The rate of labor force participation has fallen 2.7 percentage points overall under the Obama administration, with declines every year, from 65.7 (2009) to 64.8 (2010) to 64.2  (2011) to 63.7 (2012) to 63.6 (2013) to 63.0 for January 2014. Labor participation has stayed the same or fallen in 43 of the past 60 months that President Obama has held office.

Obamacare and the failed stimulus package have both weakened the economy in that time.

The president's federal health care law will reduce hours worked by the equivalent of nearly 2.5 million jobs over the next 10 years, according to the nonpartisan Congressional Budget Office (CBO). That same CBO report also said that labor force participation would decline to 60.8 percent by 2024, with Obamacare in part to blame with its disincentives to work. The unpopular law also failed in its promise to not increase the deficit, and according to the Weekly Standard, nearly 400 employers have cut back on employee hours to keep them below the 30-hour-per-week barrier triggering the Obamacare employer mandate.

In addition, the stimulus package signed by President Obama after he took office did not come close to meeting its promise to reduce unemployment to below 8 percent by 2012.  Labor force participation never rose above 63.8 percent in 2012 and has continued to decline since then.

The rate is calculated by adding up the employed people and unemployed people actively seeking a job and divides that sum by the total working-age population. It is a widely accepted form of economic sluggishness to have people dropping out of the workforce due to frustration and discouragement.
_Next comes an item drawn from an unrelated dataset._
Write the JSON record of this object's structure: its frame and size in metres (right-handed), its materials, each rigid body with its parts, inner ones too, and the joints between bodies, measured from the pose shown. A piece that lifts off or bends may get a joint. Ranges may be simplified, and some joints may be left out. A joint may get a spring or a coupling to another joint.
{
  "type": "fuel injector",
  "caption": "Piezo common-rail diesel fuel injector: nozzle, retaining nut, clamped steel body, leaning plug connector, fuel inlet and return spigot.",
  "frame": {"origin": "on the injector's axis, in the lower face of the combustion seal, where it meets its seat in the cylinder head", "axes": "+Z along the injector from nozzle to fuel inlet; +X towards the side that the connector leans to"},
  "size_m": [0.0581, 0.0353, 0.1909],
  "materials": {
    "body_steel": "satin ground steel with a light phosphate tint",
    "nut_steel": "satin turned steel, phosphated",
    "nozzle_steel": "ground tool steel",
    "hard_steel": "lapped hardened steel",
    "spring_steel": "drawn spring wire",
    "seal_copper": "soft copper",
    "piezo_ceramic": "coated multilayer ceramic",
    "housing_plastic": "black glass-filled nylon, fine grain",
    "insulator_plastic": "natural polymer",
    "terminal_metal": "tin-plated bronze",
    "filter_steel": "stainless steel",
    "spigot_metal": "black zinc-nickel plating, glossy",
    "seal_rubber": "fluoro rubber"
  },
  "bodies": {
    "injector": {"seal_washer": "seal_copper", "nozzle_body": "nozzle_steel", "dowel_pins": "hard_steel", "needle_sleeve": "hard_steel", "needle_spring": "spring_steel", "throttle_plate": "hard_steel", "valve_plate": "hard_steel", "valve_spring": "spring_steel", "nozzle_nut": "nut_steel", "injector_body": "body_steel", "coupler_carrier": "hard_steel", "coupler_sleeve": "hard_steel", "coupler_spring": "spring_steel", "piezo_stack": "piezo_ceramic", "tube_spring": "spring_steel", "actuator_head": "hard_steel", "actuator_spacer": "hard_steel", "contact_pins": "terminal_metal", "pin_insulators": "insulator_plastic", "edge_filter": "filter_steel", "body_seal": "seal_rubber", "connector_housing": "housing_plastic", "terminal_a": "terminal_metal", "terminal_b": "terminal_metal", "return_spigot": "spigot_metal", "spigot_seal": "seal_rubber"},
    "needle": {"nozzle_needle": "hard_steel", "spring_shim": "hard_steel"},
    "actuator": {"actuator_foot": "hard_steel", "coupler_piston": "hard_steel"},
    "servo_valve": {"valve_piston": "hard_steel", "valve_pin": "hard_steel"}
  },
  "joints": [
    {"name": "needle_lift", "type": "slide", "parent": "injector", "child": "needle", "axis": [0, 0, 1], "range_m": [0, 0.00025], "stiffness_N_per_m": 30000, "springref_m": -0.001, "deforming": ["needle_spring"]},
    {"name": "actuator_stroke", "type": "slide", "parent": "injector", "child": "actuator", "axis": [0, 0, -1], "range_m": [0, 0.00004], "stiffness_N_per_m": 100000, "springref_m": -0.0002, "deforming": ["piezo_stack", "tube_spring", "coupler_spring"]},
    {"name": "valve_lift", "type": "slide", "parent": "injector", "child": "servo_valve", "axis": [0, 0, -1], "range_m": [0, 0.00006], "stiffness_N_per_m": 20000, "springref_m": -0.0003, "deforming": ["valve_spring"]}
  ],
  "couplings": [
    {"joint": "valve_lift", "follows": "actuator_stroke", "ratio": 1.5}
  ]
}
Labor force participation bottomed out in December, hitting 62.8 percent, the lowest point since the Carter administration in 1978. President Obama's supporters touted the unemployment rate's drop to 6.7 percent, the lowest of his presidency, but that number was hollow. After December's dismal economics report that revealed only 74,000 new jobs, Business Insider posted a chart showing the United States would have 10.8 percent unemployment if it'd had the 30-year average labor force participation.
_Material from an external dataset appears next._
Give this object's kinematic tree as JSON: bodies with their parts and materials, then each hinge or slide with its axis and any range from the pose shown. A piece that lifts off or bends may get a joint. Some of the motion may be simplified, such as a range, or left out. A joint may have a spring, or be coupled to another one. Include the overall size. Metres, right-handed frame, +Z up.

President Obama discussed the dropped unemployment rate during an address Wednesday about his support for raising the federal minimum wage, but he did not mention the dwindling participation.

"After the worst economic crisis in generations, our economy has been growing for the past four years, and our businesses have created 8.5 million new jobs," he said. "Unemployment rate has come down."

Economists point to Federal Reserve research on more and more Baby Boomers retiring and thus lowering the participation number, which peaked in the late 1990s at 67.2 percent. A 1999 study from the Bureau of Labor Statistics takes that into account and still projected that in 2015, the participation rate would be 66.9 percent and not fall to 63.2 percent until 2025.

When former President George W. Bush was inaugurated for the second time in 2005, the rate stood at 65.8 and was nearly unchanged when President Obama took over in 2009 (65.7 percent).